Provided entries:
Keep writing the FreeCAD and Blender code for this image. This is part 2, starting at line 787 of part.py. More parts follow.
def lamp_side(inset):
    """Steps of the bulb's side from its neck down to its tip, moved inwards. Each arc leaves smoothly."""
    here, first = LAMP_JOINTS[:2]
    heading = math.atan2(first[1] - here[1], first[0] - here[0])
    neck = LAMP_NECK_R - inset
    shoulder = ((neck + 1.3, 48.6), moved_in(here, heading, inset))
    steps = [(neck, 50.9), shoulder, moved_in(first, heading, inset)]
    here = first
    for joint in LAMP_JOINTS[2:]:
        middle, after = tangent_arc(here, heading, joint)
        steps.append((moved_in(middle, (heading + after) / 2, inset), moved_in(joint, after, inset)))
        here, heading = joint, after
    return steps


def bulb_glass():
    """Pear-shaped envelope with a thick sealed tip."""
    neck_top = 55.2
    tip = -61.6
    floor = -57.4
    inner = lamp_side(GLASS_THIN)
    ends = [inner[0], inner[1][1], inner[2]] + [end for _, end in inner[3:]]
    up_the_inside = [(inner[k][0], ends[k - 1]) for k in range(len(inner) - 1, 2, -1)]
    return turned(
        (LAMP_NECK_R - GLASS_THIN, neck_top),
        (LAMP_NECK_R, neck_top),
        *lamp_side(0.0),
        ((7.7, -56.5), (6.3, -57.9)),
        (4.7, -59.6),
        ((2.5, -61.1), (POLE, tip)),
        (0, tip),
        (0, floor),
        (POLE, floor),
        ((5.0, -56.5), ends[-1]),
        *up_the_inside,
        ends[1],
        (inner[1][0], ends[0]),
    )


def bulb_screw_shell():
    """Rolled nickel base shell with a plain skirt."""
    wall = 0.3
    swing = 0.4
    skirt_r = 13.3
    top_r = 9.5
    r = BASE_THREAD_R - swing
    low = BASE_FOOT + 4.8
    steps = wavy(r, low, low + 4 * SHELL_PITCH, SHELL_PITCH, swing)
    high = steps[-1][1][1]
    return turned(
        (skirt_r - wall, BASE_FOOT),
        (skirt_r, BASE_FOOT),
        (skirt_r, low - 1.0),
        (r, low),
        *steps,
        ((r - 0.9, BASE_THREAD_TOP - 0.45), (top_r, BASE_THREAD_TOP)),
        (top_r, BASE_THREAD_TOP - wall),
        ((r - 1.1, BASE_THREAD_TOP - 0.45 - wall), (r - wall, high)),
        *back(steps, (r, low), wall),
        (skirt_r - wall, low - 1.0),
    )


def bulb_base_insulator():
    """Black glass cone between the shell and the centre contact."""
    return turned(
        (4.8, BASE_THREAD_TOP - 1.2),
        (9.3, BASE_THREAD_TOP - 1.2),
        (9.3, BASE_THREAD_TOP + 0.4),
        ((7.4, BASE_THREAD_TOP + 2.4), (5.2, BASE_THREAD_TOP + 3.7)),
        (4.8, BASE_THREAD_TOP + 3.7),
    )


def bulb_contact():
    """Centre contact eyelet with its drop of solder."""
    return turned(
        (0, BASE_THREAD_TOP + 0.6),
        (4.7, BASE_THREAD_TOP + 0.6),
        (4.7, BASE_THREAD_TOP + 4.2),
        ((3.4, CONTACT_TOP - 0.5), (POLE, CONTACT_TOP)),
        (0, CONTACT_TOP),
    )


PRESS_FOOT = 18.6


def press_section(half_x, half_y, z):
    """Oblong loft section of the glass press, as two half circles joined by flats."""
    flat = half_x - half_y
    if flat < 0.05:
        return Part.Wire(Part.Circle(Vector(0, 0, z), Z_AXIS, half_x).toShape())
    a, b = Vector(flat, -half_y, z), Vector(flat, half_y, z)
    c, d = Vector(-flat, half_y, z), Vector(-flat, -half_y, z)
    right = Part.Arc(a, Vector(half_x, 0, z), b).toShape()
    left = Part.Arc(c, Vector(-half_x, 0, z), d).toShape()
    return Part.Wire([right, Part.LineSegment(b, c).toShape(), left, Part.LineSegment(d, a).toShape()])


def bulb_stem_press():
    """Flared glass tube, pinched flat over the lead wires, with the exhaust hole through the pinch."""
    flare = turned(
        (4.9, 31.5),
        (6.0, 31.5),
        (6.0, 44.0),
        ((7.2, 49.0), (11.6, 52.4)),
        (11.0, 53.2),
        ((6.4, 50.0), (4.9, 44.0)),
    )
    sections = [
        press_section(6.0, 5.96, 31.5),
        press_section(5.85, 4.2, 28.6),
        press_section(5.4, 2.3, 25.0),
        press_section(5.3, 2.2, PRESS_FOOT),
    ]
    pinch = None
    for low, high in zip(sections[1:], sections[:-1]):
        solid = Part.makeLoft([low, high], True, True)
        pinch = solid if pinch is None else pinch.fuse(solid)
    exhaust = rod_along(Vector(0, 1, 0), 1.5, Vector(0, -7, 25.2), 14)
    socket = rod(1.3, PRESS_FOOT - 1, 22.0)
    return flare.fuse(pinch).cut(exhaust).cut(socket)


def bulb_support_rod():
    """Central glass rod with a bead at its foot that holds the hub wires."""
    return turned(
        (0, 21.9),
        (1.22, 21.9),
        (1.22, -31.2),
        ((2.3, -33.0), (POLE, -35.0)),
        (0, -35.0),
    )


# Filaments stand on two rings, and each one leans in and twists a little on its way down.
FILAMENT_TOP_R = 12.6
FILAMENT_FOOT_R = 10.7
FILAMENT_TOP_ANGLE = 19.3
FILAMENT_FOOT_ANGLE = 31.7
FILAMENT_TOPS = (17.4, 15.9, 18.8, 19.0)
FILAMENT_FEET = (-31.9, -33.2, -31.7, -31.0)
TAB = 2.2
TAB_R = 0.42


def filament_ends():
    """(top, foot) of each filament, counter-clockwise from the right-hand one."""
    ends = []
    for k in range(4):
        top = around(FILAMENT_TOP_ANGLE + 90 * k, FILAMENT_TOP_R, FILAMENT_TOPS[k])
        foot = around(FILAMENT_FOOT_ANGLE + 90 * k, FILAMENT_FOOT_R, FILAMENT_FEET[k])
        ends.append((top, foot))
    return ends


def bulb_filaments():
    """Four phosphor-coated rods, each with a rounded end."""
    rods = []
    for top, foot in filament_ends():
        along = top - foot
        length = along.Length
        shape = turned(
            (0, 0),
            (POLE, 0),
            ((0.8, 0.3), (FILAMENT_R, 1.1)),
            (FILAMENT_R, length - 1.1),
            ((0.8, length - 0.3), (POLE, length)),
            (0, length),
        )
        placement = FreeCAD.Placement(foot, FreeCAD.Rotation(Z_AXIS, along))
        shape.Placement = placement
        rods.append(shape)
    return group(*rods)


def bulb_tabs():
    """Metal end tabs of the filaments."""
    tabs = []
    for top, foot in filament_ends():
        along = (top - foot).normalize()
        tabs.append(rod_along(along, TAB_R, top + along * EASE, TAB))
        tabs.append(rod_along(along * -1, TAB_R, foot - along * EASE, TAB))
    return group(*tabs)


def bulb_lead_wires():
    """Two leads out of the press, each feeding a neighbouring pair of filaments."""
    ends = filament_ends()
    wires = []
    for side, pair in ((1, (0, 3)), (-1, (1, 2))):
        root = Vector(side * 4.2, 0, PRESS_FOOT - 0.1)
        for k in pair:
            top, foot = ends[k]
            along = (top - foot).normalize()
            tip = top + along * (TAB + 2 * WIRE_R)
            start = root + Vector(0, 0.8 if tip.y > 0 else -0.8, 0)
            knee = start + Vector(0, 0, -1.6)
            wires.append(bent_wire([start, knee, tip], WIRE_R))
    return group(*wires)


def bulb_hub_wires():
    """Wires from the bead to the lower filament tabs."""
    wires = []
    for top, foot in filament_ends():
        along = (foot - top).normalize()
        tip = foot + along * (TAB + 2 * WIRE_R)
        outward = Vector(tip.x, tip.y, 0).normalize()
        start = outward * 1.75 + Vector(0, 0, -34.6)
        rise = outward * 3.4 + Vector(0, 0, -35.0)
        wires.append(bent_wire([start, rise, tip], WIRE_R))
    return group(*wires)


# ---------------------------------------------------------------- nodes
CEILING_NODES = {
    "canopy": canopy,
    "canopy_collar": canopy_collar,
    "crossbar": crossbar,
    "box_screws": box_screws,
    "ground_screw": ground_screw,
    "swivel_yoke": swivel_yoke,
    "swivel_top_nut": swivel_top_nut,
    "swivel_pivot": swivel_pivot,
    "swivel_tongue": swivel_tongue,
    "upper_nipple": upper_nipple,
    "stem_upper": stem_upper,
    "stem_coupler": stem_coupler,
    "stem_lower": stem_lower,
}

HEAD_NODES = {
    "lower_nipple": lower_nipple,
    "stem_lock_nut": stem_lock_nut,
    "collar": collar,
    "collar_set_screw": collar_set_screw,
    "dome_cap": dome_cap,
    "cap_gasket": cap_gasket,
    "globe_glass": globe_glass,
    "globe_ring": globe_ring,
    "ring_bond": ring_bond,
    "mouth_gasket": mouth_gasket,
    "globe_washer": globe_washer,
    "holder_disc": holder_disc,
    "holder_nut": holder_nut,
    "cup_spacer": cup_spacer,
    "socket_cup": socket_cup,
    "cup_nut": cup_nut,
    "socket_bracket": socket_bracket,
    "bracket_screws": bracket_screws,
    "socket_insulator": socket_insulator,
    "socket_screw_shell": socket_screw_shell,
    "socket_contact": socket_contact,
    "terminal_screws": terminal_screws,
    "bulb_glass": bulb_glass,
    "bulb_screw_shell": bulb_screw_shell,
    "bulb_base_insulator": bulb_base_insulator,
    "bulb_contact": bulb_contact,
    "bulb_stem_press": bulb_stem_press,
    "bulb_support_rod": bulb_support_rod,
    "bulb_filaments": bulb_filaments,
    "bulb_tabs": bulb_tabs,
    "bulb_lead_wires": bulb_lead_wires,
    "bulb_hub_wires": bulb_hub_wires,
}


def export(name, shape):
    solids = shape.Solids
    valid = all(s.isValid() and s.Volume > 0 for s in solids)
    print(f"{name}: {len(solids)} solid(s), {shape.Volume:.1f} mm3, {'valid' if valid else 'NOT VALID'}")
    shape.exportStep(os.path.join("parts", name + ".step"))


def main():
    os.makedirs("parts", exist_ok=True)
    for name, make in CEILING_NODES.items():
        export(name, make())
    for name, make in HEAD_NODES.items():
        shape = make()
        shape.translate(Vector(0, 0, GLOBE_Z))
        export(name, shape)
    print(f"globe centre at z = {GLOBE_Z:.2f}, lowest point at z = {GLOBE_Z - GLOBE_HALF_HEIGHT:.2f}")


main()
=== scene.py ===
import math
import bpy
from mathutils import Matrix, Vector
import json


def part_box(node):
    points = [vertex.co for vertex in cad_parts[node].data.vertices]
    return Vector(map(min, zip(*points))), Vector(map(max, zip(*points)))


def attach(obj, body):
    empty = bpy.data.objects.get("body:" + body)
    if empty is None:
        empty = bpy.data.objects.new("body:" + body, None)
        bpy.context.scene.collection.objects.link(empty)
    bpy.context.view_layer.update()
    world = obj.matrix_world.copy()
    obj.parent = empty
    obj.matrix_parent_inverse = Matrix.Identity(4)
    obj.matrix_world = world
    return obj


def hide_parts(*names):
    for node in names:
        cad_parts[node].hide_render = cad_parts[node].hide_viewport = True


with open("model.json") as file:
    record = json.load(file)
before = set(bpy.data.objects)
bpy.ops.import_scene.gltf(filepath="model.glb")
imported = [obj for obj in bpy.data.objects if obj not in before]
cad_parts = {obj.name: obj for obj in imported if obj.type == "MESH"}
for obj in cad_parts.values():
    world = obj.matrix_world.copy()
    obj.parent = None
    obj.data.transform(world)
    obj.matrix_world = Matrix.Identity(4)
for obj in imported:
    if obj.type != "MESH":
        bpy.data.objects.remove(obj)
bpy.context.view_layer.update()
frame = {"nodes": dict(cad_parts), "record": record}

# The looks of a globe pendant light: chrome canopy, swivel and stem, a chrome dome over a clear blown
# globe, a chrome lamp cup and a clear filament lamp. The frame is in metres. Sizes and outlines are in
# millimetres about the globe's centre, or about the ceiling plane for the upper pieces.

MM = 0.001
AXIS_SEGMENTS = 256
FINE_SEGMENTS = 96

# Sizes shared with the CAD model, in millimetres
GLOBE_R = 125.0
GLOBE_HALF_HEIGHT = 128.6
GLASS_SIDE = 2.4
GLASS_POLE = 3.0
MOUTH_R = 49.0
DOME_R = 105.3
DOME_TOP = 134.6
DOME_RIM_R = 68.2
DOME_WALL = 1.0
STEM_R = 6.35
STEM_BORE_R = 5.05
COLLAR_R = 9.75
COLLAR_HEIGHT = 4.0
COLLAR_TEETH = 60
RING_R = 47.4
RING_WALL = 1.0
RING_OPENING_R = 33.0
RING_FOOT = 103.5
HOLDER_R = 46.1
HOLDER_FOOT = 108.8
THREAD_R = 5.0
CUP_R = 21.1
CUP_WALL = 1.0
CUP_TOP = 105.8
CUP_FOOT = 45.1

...

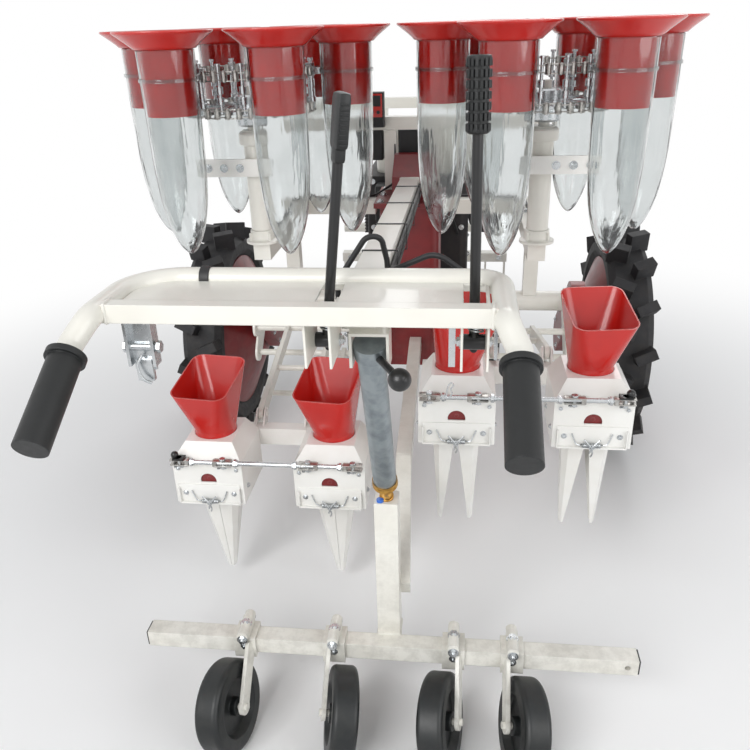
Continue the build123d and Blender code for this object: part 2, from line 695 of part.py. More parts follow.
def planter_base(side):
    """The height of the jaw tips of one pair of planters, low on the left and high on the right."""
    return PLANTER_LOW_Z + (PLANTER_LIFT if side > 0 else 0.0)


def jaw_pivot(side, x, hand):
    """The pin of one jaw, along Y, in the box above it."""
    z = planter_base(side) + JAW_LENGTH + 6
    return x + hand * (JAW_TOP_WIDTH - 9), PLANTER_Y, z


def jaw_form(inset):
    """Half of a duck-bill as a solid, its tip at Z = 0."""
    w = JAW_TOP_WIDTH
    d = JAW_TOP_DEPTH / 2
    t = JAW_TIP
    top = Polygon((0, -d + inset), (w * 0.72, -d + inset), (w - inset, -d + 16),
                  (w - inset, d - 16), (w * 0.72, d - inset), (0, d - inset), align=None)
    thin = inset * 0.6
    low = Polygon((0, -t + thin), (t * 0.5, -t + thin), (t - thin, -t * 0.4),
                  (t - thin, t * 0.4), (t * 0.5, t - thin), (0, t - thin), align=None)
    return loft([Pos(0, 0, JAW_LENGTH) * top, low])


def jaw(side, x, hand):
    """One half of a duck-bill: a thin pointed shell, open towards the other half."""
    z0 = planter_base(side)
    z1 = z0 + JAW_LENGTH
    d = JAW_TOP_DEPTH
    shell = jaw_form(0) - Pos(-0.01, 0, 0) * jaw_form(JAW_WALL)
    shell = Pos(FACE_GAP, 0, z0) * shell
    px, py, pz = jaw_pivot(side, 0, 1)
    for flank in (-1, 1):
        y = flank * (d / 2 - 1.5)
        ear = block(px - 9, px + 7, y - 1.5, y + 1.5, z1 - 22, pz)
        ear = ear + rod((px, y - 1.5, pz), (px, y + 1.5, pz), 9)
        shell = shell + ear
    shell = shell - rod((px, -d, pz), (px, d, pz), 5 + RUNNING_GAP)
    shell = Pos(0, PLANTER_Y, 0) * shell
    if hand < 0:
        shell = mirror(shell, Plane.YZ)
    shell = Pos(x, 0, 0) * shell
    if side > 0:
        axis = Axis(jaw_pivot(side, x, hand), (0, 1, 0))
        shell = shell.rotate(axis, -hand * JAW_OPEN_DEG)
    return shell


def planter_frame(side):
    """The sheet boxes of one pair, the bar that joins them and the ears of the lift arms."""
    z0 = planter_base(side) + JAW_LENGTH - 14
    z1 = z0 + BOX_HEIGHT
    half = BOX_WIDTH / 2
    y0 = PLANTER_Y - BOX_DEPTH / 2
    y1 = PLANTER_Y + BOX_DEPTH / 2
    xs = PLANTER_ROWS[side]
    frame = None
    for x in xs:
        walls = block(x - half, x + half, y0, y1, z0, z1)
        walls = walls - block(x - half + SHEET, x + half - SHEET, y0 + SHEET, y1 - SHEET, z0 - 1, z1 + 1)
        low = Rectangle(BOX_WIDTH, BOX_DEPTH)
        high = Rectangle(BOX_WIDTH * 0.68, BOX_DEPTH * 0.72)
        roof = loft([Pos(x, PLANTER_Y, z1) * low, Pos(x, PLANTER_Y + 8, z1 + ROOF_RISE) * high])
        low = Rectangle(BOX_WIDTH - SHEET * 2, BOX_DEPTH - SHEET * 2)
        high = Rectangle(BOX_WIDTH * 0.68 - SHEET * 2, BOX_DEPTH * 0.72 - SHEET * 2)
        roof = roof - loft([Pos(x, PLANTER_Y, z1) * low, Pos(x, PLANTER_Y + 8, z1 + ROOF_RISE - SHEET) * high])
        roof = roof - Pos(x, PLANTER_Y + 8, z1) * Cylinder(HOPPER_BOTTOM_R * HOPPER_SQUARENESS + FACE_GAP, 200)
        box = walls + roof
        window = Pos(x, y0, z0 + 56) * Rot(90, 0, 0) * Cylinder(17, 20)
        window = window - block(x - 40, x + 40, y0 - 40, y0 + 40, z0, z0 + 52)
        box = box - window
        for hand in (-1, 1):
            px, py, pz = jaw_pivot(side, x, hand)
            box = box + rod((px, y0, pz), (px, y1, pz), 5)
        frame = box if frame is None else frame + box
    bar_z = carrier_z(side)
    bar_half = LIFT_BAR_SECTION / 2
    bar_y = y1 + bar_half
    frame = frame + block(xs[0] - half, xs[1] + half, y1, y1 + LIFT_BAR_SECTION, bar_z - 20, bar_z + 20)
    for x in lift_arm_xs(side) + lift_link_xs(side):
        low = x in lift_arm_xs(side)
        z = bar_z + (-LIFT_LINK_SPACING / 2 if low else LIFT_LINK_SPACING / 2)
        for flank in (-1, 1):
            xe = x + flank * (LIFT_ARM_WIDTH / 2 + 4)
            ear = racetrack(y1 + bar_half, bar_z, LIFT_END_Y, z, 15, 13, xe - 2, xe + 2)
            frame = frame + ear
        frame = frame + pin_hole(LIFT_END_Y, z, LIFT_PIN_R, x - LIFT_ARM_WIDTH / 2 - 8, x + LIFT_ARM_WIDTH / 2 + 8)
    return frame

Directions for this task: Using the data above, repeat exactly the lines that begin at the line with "centre at z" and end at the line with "FINE_SEGMENTS = 96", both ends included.

Problem solution:
    print(f"globe centre at z = {GLOBE_Z:.2f}, lowest point at z = {GLOBE_Z - GLOBE_HALF_HEIGHT:.2f}")


main()
=== scene.py ===
import math
import bpy
from mathutils import Matrix, Vector
import json


def part_box(node):
    points = [vertex.co for vertex in cad_parts[node].data.vertices]
    return Vector(map(min, zip(*points))), Vector(map(max, zip(*points)))


def attach(obj, body):
    empty = bpy.data.objects.get("body:" + body)
    if empty is None:
        empty = bpy.data.objects.new("body:" + body, None)
        bpy.context.scene.collection.objects.link(empty)
    bpy.context.view_layer.update()
    world = obj.matrix_world.copy()
    obj.parent = empty
    obj.matrix_parent_inverse = Matrix.Identity(4)
    obj.matrix_world = world
    return obj


def hide_parts(*names):
    for node in names:
        cad_parts[node].hide_render = cad_parts[node].hide_viewport = True


with open("model.json") as file:
    record = json.load(file)
before = set(bpy.data.objects)
bpy.ops.import_scene.gltf(filepath="model.glb")
imported = [obj for obj in bpy.data.objects if obj not in before]
cad_parts = {obj.name: obj for obj in imported if obj.type == "MESH"}
for obj in cad_parts.values():
    world = obj.matrix_world.copy()
    obj.parent = None
    obj.data.transform(world)
    obj.matrix_world = Matrix.Identity(4)
for obj in imported:
    if obj.type != "MESH":
        bpy.data.objects.remove(obj)
bpy.context.view_layer.update()
frame = {"nodes": dict(cad_parts), "record": record}

# The looks of a globe pendant light: chrome canopy, swivel and stem, a chrome dome over a clear blown
# globe, a chrome lamp cup and a clear filament lamp. The frame is in metres. Sizes and outlines are in
# millimetres about the globe's centre, or about the ceiling plane for the upper pieces.

MM = 0.001
AXIS_SEGMENTS = 256
FINE_SEGMENTS = 96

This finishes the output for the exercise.